Çocuk Hakları Zirvesi'nin, eğitim, sağlık, beslenme, çocuk işçiliğine ilişkin rakamları Mustafa Kemal Atatürk'ün armağanı 23 Nisan Ulusal Egemenlik ve Çocuk Bayramı'nda karnenin kırıklarla dolu olduğunu gösteriyor. Son 20 yılda Doğu ve Güney Doğu Anadolu bölgelerinden terör nedeni ile göç eden çocuk sayısı 2 milyondan fazla. 6 milyon yoksul çocuk var. Son rakamlara göre, 15 - 19 yaş grubunda 2.4 milyon çocuk işçisi var. Çocukların iş gücündeki oranı yüzde 17.2.
Çocuk Hakları Zirvesi Genel Başkanı Ebrize Çeltikçi, çocuk haklarında madalyonun öteki yüzünü T24'e değerlendirdi. İşlenen suçlarda son 5 yılda artış gözlendiğine dikkat çeken Çeltikçe, "Cinsel tacize ve şiddete maruz kalan çocuklara yönelik hak ihlallerinin izlenmesi yapılamadığı gibi çocuk istismarına yönelik projelerin uygulanmasına başlanamıyor." Çeltikçi'ye göre, çocuklar reklâm, müzik ve gösteri dünyasında yoğun bir şekilde örseleniyor, medya pembe ve trajik çocuk haberleriyle sınırlı bir alanda çocuk dünyasını yansıtıyor. Çocuk Hakları Zirvesi'nin verilerine göre manzara şöyle:
-Okullaşma oranlarında önemli bölgesel farklılıklar var. Güney Doğu ve Doğu Anadolu ile kırsal alanlarda okullaşma oranları düşük. 7 - 13 yaş arası okula kayıtlı olan kız çocuk sayısında doğu bölgelerinin durumunda iyileşme yok batıya gidildikçe iyileşmeler gözleniyor.

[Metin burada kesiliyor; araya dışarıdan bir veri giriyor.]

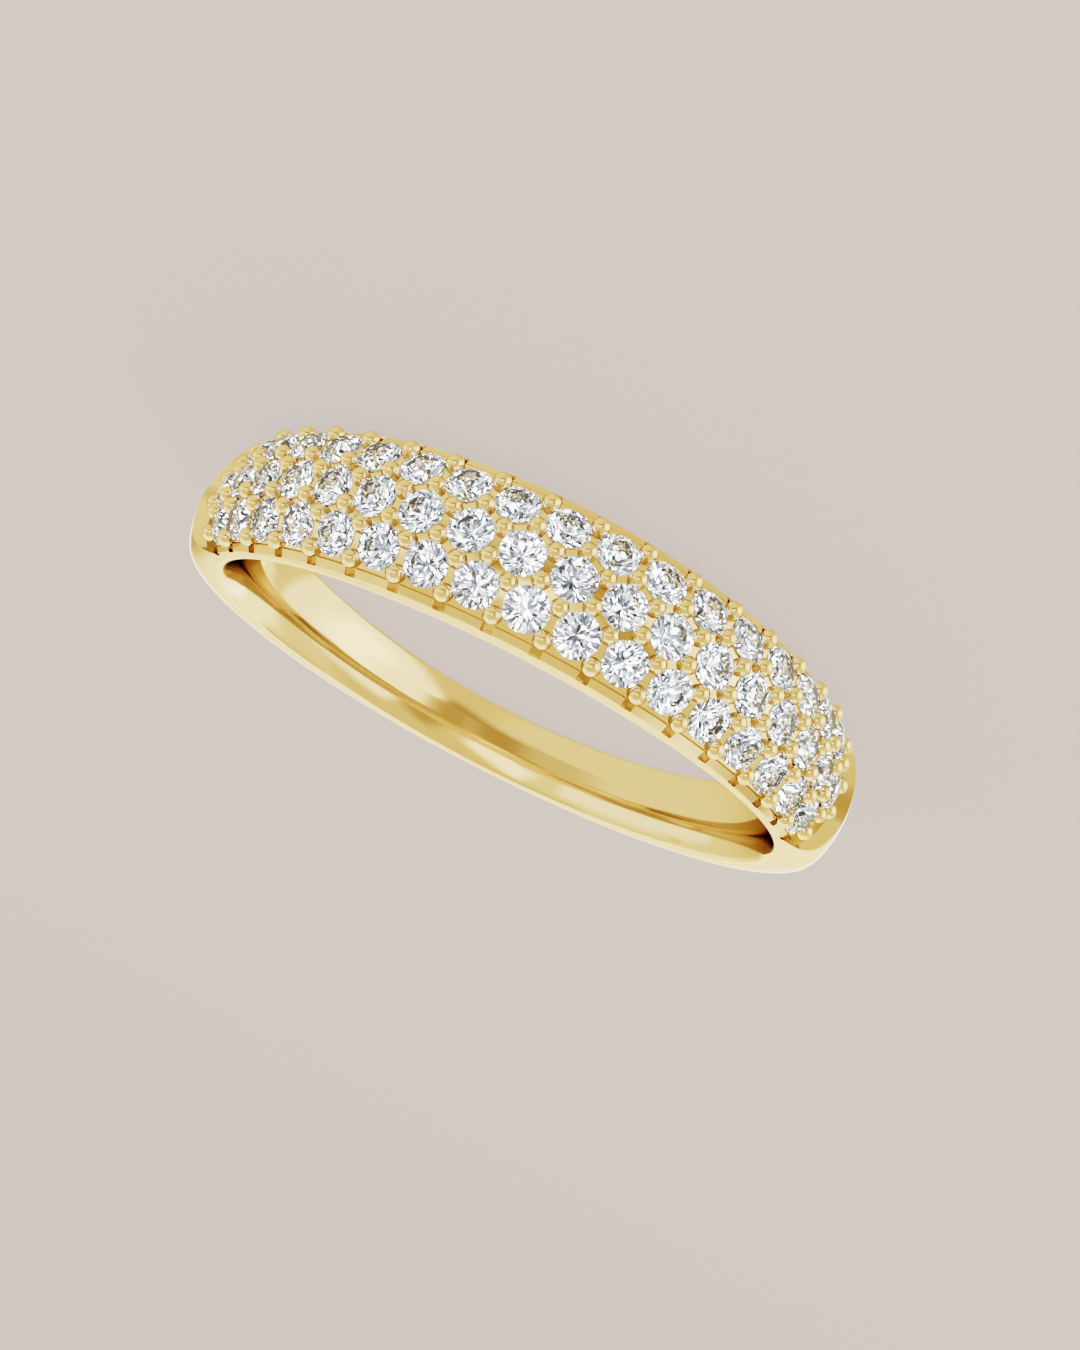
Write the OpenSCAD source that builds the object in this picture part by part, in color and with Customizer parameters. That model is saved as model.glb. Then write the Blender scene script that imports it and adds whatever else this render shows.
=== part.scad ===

-Son 20 yılda Doğu ve Güney Doğu Anadolu bölgelerinden terör nedeni ile göç eden çocuk sayısı 2 milyondan fazla. Göç eden çocuklar arasında okulu terk edenlerin oranı ise yüksek. Devamsızlık ve okul terk oranları kaygı verici boyutlarda.
-Türkiye'de ilköğretim çağı çocukları büyük oranda ders kitabı ve yardımcı kitap dışında kitap okumama eğilimi içindedir ve bunun öncelikli nedeni ekonomik değil eğitim sistemidir.
-Birleşmiş Milletler Yoksulluk Endeksi, Türkiye nüfusunun yüzde 20'sinin yoksulluk ya da yetersizlik koşullarında yaşadığını gösteriyor. Yoksul çocuk sayısı ise yaklaşık 6 milyon.
-1994 Çocuk İşgücü Araştırması'na göre Türkiye'de 6 - 14 yaş grubundaki çalışan çocuk sayısı 1.07 milyon. Bu işgücü içindeki her 100 kişiden 5'inin 6 - 14 yaş grubunda olduğu anlamına geliyor. Fiilen işgücü içinde bulunan 15 - 19 yaş grubu çocuk sayısı ise 2.4 milyon.
-Çalışan çocukların çoğu okula gitmemektedir. Çalışma saatleri çok uzun. kırsal yörelerde haftada ortalama 45, kentlerde 30 saat çalışıyor. Kentlerde erkek çocukların işgücüne katılım oranı kızlarınkinden yüksektir. Kırsal alanlarda erkek çocukların okula devam etme oranları daha yüksektir. Türkiye nüfusunun yüzde 80'i herhangi bir biçimde sosyal güvence kapsamında.
-13 yaşındaki çocuklara çalışmak zorunda kaldıkları halde bu çocuklar 18 yaşına gelinceye kadar sosyal güvenceden mahrum. Türkiye'de çalışan çocukların yüzde 50'si eğitimlerini sürdürmek istiyor. Çalışan çocukların yüzde 57'si güvenliksiz ve sağlıksız koşullarda çalışmaktadır ve bu çocukların babalarının yüzde 17.9'u işsizdir.
-Eğitim, sağlık ve hukuk alanlarında yaygın çocuk hakkı ihlallerini ve istismarını izleyecek Çocuk Hakları İzleme Çalışmalarına yönelememiştir. Sonuçta Türkiye çocuk hakları karnesi düşük notlarla dolu bir ülke görünümünde.